Given the sheer dominance of Germany in such a fiscal union, I cannot see it happening, certainly not for those countries that suffered at the hands of the Third Reich.

Of course, such a union will not solve the Eurozone’s problems, but it would disguise them, just as in Britain we have been able to disguise the dominance of the City of London, which parasitically feeds off the rest of the country, by a small degree of taxation upon it to subsidise the rest of the country.

Nor will the ECB consider such a measure as Quantitative Easing, which has been applied in Britain and the USA, QE has not solved the economic problems in either the UK or the USA, nor will it, because its purpose is not to reduce debt, but to increase it. However, it has given the money markets confidence that UK and US debt will always be redeemed, so kept gilt yields (the price of Govt. borrowing) low.
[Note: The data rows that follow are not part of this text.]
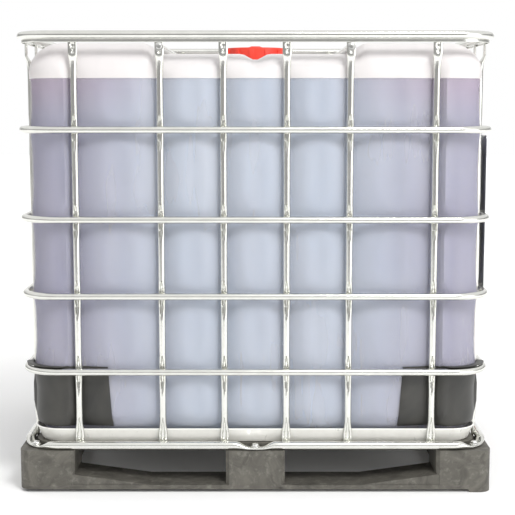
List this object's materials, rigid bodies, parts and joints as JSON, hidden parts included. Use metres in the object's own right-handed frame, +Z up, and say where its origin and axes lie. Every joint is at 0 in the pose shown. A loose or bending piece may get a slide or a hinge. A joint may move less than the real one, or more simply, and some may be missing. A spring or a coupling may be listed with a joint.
{
  "type": "intermediate bulk container",
  "caption": "Intermediate bulk container: translucent bottle in a welded tube cage on a plastic pallet, with a screw fill cap on top and a lever outlet valve at the bottom.",
  "frame": {"origin": "middle of the base, on the ground under the pallet feet", "axes": "+X along the long side towards the outlet valve, -Y the plain long side with the drain channel, +Z up"},
  "size_m": [1.2, 1, 1.16],
  "materials": {
    "galvanised_steel": "galvanised, satin",
    "bolt_steel": "zinc plated",
    "tray_steel": "bright galvanised sheet",
    "bottle_plastic": "translucent natural polyethylene",
    "red_plastic": "semi-gloss",
    "black_plastic": "fine moulded",
    "valve_plastic": "natural polypropylene",
    "seal_rubber": "soft",
    "guard_plastic": "thin sheet, satin",
    "pallet_plastic": "recycled, flow-marked",
    "plate_metal": "plain, satin"
  },
  "bodies": {
    "container": {"base_tray": "tray_steel", "bottle": "bottle_plastic", "cage_base_ring": "galvanised_steel", "cage_bolts": "bolt_steel", "cage_ring_1": "galvanised_steel", "cage_ring_2": "galvanised_steel", "cage_ring_3": "galvanised_steel", "cage_ring_4": "galvanised_steel", "cage_top_frame": "galvanised_steel", "corner_guard_back_left": "guard_plastic", "corner_guard_back_right": "guard_plastic", "corner_guard_front_left": "guard_plastic", "corner_guard_front_right": "guard_plastic", "crossbar_bolts": "bolt_steel", "crossbar_left": "galvanised_steel", "crossbar_right": "galvanised_steel", "label_plate": "plate_metal", "label_plate_clips": "galvanised_steel", "outlet_gasket": "seal_rubber", "pallet_base": "pallet_plastic", "pallet_deck": "pallet_plastic", "pallet_screws": "bolt_steel", "upright_back_1": "galvanised_steel", "upright_back_2": "galvanised_steel", "upright_back_3": "galvanised_steel", "upright_back_4": "galvanised_steel", "upright_back_5": "galvanised_steel", "upright_back_6": "galvanised_steel", "upright_front_1": "galvanised_steel", "upright_front_2": "galvanised_steel", "upright_front_3": "galvanised_steel", "upright_front_4": "galvanised_steel", "upright_front_5": "galvanised_steel", "upright_front_6": "galvanised_steel", "upright_left_1": "galvanised_steel", "upright_left_2": "galvanised_steel", "upright_left_3": "galvanised_steel", "upright_left_4": "galvanised_steel", "upright_left_5": "galvanised_steel", "upright_left_6": "galvanised_steel", "upright_right_1": "galvanised_steel", "upright_right_2": "galvanised_steel", "upright_right_3": "galvanised_steel", "upright_right_4": "galvanised_steel", "upright_right_5": "galvanised_steel", "upright_right_6": "galvanised_steel", "valve_body": "valve_plastic", "valve_seat": "seal_rubber", "valve_union_nut": "black_plastic"},
    "fill_cap_gasket": {"fill_cap_gasket": "seal_rubber"},
    "fill_cap": {"fill_cap": "red_plastic"},
    "vent_plug_seal": {"vent_plug_seal": "seal_rubber"},
    "vent_plug": {"vent_plug": "black_plastic"},
    "valve_lever": {"valve_lever": "black_plastic", "valve_lever_screw": "bolt_steel", "valve_stem": "bolt_steel", "valve_disc": "valve_plastic"},
    "outlet_cap_seal": {"outlet_cap_seal": "seal_rubber"},
    "outlet_cap": {"outlet_cap": "red_plastic"}
  },
  "joints": [
    {"name": "fill_cap_lift", "type": "slide", "parent": "container", "child": "fill_cap_gasket", "axis": [0, 0, 1], "range_m": [0, 0.25]},
    {"name": "fill_cap_turn", "type": "hinge", "parent": "fill_cap_gasket", "child": "fill_cap", "pos_m": [0, 0, 1.131], "axis": [0, 0, 1], "range_deg": [0, 450]},
    {"name": "vent_plug_lift", "type": "slide", "parent": "fill_cap", "child": "vent_plug_seal", "axis": [0, 0, 1], "range_m": [0, 0.06]},
    {"name": "vent_plug_turn", "type": "hinge", "parent": "vent_plug_seal", "child": "vent_plug", "pos_m": [0, 0, 1.14], "axis": [0, 0, 1], "range_deg": [0, 720]},
    {"name": "valve_lever_turn", "type": "hinge", "parent": "container", "child": "valve_lever", "pos_m": [0.51, 0, 0.249], "axis": [0, 0, 1], "range_deg": [0, 90]},
    {"name": "outlet_cap_pull", "type": "slide", "parent": "container", "child": "outlet_cap_seal", "axis": [1, 0, 0], "range_m": [0, 0.2]},
    {"name": "outlet_cap_turn", "type": "hinge", "parent": "outlet_cap_seal", "child": "outlet_cap", "pos_m": [0.58, 0, 0.19], "axis": [1, 0, 0], "range_deg": [0, 540]}
  ]
}
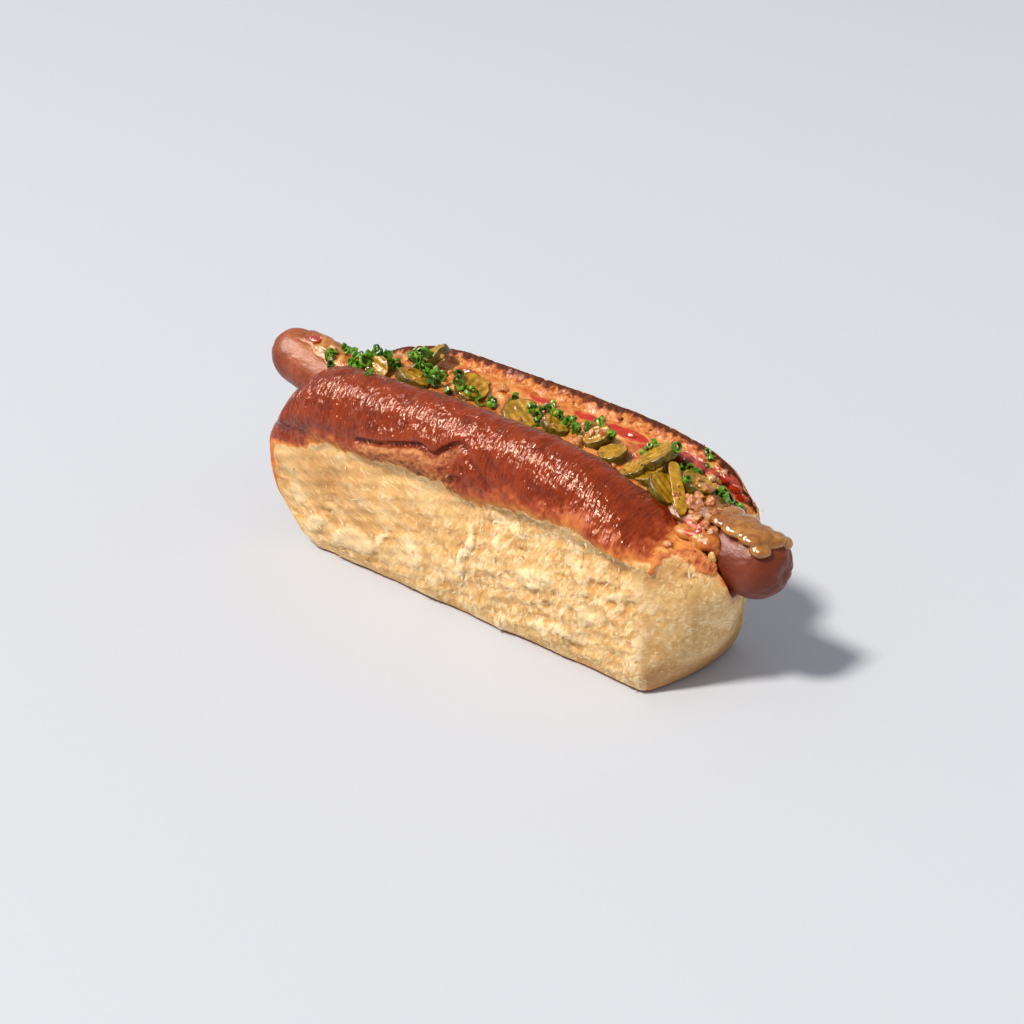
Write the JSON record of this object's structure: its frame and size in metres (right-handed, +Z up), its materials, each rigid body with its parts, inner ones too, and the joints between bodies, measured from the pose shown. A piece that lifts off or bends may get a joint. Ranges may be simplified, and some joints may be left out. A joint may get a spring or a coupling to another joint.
{
  "type": "hot dog",
  "caption": "Loaded hot dog: a frankfurter in a top-split brioche bun under a spiced dressing with pickle slices, chopped chives, crisp crumbs and soft onion relish.",
  "frame": {"origin": "on the surface that the bun stands on, under the middle of the whole hot dog's box", "axes": "+X along the bun and sausage, towards the end with the onion relish; +Y across the bun, towards the half that leans out; +Z up"},
  "size_m": [0.2024, 0.0554, 0.067],
  "materials": {
    "bun_crust": "egg-washed brioche crust, satin, over matte torn crumb",
    "sausage_skin": "tight sausage skin, satin gloss",
    "dressing": "creamy wet dressing, glossy",
    "onion_relish": "translucent cooked onion, glossy",
    "pickle": "wet pickle, glossy"
  },
  "bodies": {
    "root": {"bun": "bun_crust", "sausage": "sausage_skin", "dressing": "dressing", "onion_relish": "onion_relish", "pickle_1": "pickle", "pickle_2": "pickle", "pickle_3": "pickle", "pickle_4": "pickle", "pickle_5": "pickle", "pickle_6": "pickle", "pickle_7": "pickle", "pickle_8": "pickle", "pickle_9": "pickle", "pickle_10": "pickle", "pickle_11": "pickle", "pickle_12": "pickle", "pickle_13": "pickle", "pickle_14": "pickle"}
  },
  "joints": []
}
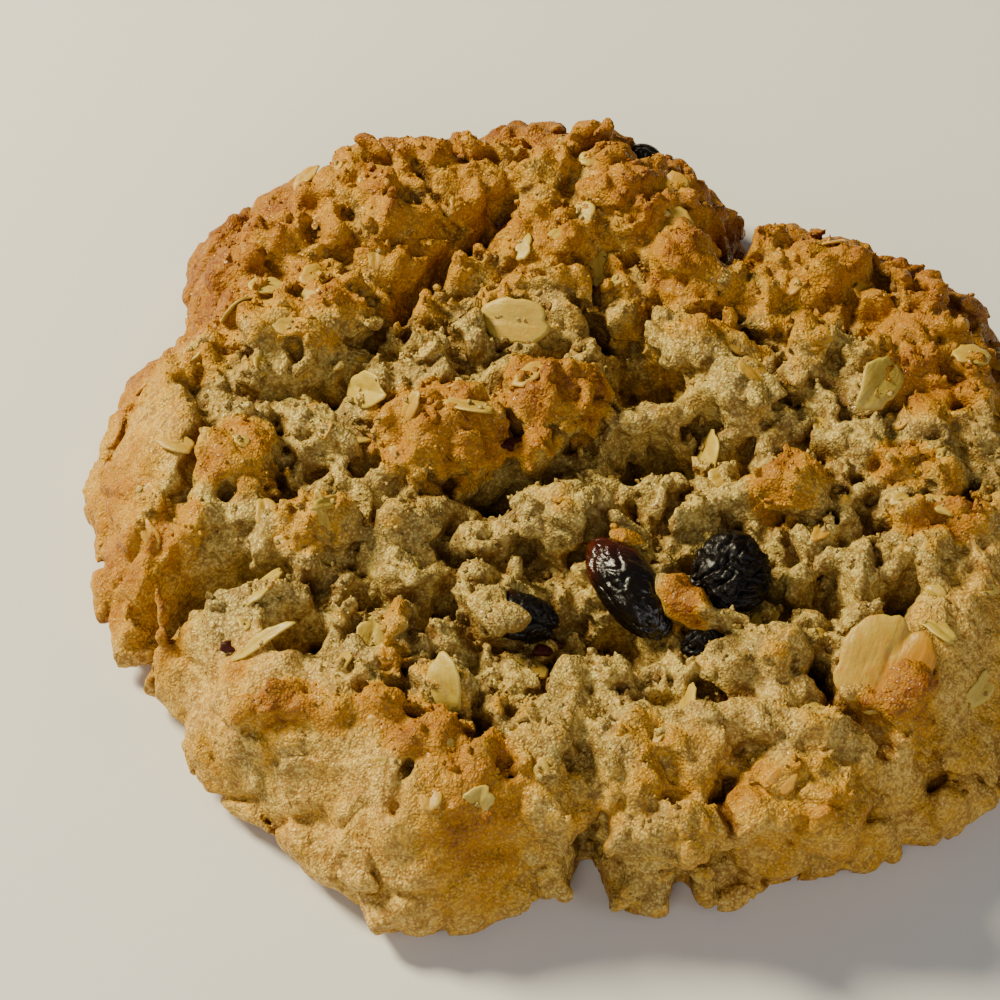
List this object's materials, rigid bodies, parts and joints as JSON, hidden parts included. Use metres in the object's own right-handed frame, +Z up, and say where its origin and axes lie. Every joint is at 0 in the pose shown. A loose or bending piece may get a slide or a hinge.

QE will not be implemented by the ECB, because the ECB is based in Germany and is dominated by Germany, and Germany fears hyper-inflation more than anything else. Given the phenomenal levels of debt in the Eurozone, QE is no more likely to see an upsurge in borrowing and hence hyper-inflation in the Eurozone, than it has in the UK or the USA. Even so, the idea will not even be considered.

As for the creation of a debt-free money supply… that is beyond even non-consideration, if one can have such a place.

Britain must lead the way

Nor will the USA nor Japan lead the way towards debt-free money – the USA because there is too much resistance to government power, nor in Japan because, well, they have not sussed the solution yet, despite being 20 years ahead of us in their debt-crisis.

As ever it will fall to Britain to lead the world towards salvation from the troubles of its own making. All we need to do is get enough MP s to understand the cause of the present problems and then gently guide them towards a simple and sensible solution.

And we have to do this because, in the immortal words of Colour-Sergeant Bourne ( from the film Zulu ) ‘There’s no one else.’

And we now have the means, not in the shape of Martini-Henry rifles, but the wonderful new weapon called Where Does Money Come From?